We’re all about honesty here, so I can’t sign off of this review without explaining a few of the reasons why this book didn’t tick off all of my boxes. The biggest issue I had with The Chaos of Standing Still was that there were so many loose ends that I felt needed tying up that just weren’t. There were so many moving parts in the novel (many of which I found rather clever/entertaining!), but they seemed to just abruptly ended with no further explanation as to why. The other large issue is that the setting is essentially completely stagnant: THEY NEVER LEFT THE AIRPORT! While maybe I should have been expecting this based on the synopsis, I thought for sure that at some point, they’d have to get out of the Denver airport. My issue with a stationary setting for 400+ pages is definitely a personal pet peeve, as it just didn’t work for my adventure/escape-seeking brain.

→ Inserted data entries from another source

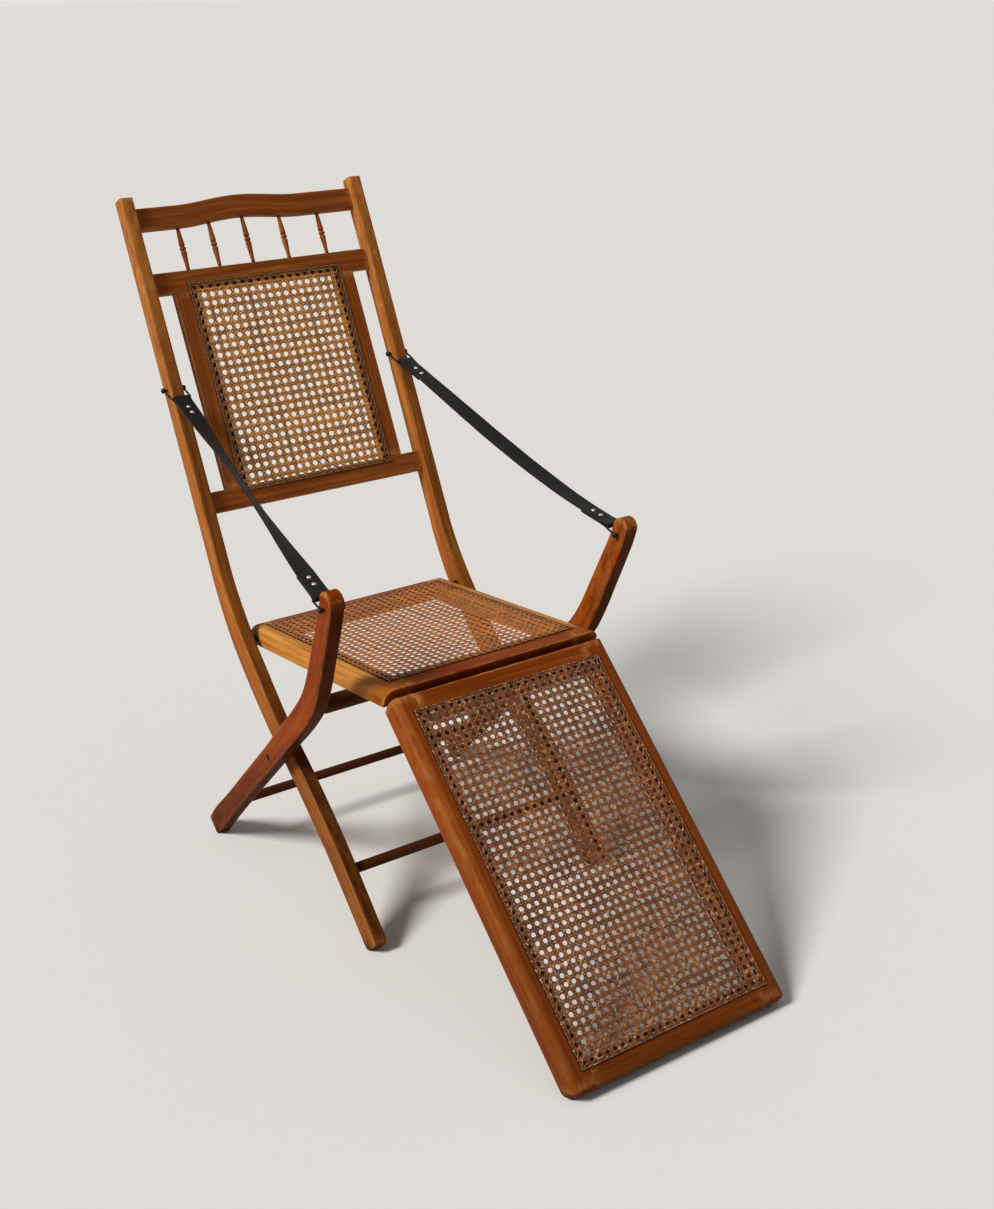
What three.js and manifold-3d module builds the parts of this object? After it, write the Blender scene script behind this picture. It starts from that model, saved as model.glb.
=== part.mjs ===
// A folding steamer deck chair in caned wood: a back frame whose stiles run down as the front legs, a pair of
// arm posts that run down as the back legs, a seat that rests on a rung between the posts, a hinged leg rest,
// and two leather straps that stop the frame from opening too far.
// Millimetres. X runs across the chair, the sitter faces -Y, and Z is the height above the ground.
import * as THREE from "three";
import { mergeVertices } from "three/addons/utils/BufferGeometryUtils.js";
import Module from "manifold-3d";

const wasm = await Module();
wasm.setup();

// Clearances
const gap = 0.3;
const runningGap = 0.4;

// Widths: the seat and the leg rest hang between the stiles
const seatHalf = 188;
const restHalf = seatHalf;
const seatClearance = 9.5;
const stileInside = seatHalf + seatClearance;

// Stiles: the middle of the depth from top to foot, each row a Y, a Z and the depth there
const stileThickness = 21.5;
const stileLine = [
  [576, 1024, 28.5],
  [452.5, 758, 31.5],
  [329, 492, 34.5],
  [307, 446, 36],
  [263, 380, 41],
  [208, 320, 42],
  [150, 264, 39.5],
  [102, 226, 39.5],
  [55, 188, 41],
  [-15, 126, 40.5],
  [-71, 69, 39.5],
  [-130, 6.5, 38],
];
const stileTopRound = 5;
const frontFootRound = 9;
const backFootRound = 5;

// Arm posts: straight down from the pivot, leaning out towards the hand above it
const armThickness = 23.5;
const armLine = [
  [-134, 588, 31],
  [-127, 562.5, 32],
  [-110, 523, 33.5],
  [-87, 474, 35.5],
  [-74, 445, 36.5],
  [-45, 392, 38],
  [-8, 350, 38],
  [62, 284, 36],
  [112, 235.5, 34.5],
  [191, 160, 34],
  [270, 84, 34],
  [319, 37, 37],
  [345, 9, 35],
];
const armLean = 0.05;
const armLeanFrom = 262;
const armLeanEase = 30;

const arris = 3.2;
const cornerShare = 0.72;
const legSections = 22;
const arrisSteps = 2;
const endSteps = 3;

// The main pivot, where the stiles and the arm posts cross
const pivot = [112, 235.5];
const pivotRadius = 4;
const pivotHeadRadius = 7.5;
const pivotHeadHeight = 2.4;
const pivotEndInset = 0.8;
const washerRadius = 12;
const washerThickness = 6.2;

// How wide the flat crown of a pin's or a rivet's head is
const crownShare = 0.72;

// Round rails: the front stretcher, the back stretcher and the rung that carries the seat
const frontStretcher = [-47, 97];
const frontStretcherRadius = 8.2;
const backStretcher = [276, 81];
const backStretcherRadius = 7.8;
const seatRung = [-35, 374.4];
const seatRungRadius = 13.3;
const spigotLength = 13;
const spigotShare = 0.72;
const rungSpigotRadius = 8;
const rungShoulder = 6;
const endShare = 0.72;

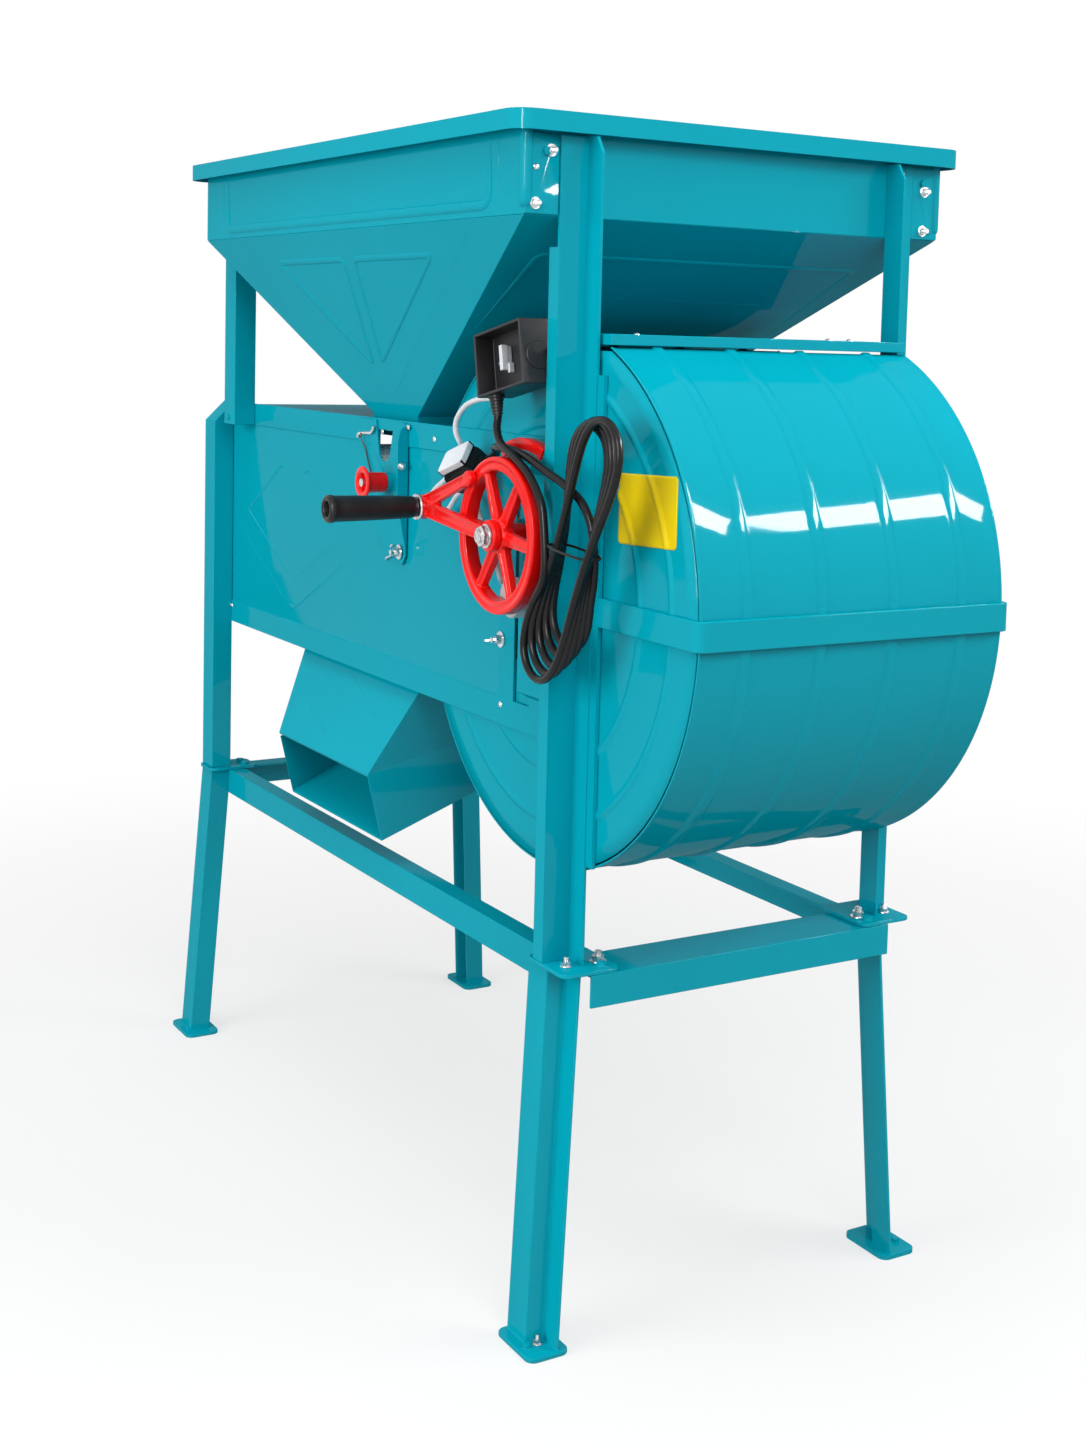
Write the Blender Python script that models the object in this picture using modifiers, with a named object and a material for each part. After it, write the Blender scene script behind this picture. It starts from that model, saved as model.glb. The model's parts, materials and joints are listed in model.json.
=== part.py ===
"""Grain winnower (fanning mill) with a hand crank and a small motor, for Blender 4.5.

Metres, +Z up. +X points to the fan drum, -Y to the operator's side with the crank.
The feet stand on Z = 0. Every sub-part is one closed body and one named object.
"""
import math

import bmesh
import bpy
from mathutils import Matrix, Vector

# ---- clearances and sheet gauges -------------------------------------------------
GAP = 0.0003            # left between touching pieces
SHEET = 0.002           # body panels
SECTION = 0.003         # folded frame sections
RAISE = 0.0015          # how far a panel's folded band stands proud

# ---- frame -----------------------------------------------------------------------
KNEE_Z = 0.393          # top of the knee frame rails
RAIL_H = 0.034
RAIL_TOP = 0.024        # width of a side rail's top flange
END_RAIL_TOP = 0.065    # width of the drum-end rail's top flange
LEFT_RAIL_TOP = 0.030
FRAME_Y = 0.192         # outer face of the side rails
LEG_LIP = 0.036
LEG_WEB = 0.024
LEG_FLANGE = 0.028
SPLAY_X = 0.014
SPLAY_Y = 0.024
FOOT_T = 0.005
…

While The Chaos of Standing Still wasn’t my favorite read of all time, there were still aspects that motivated me to read this tale until the end. The misfit characters Brody incorporates into the story line were so much fun to read about, and there were even moments when I wanted to join in on their shenanigans. Xander had the patience of a saint, and I lived for the moments where his humor managed to bring a little joy to Ryn’s grief-stricken face. As always with these reviews, they are simply just my opinions, and just because I wasn’t in love with The Chaos of Standing Still doesn’t mean YOU won’t be!
Who Would I Recommend This Book To?
If you enjoy contemporary reads that center on a main character’s journey of coping with grief and learning to live again, The Chaos of Standing Still may just be your next great read!
I would also recommend this book to fans of Kasie West, Jenn Bennett, and Emery Lord.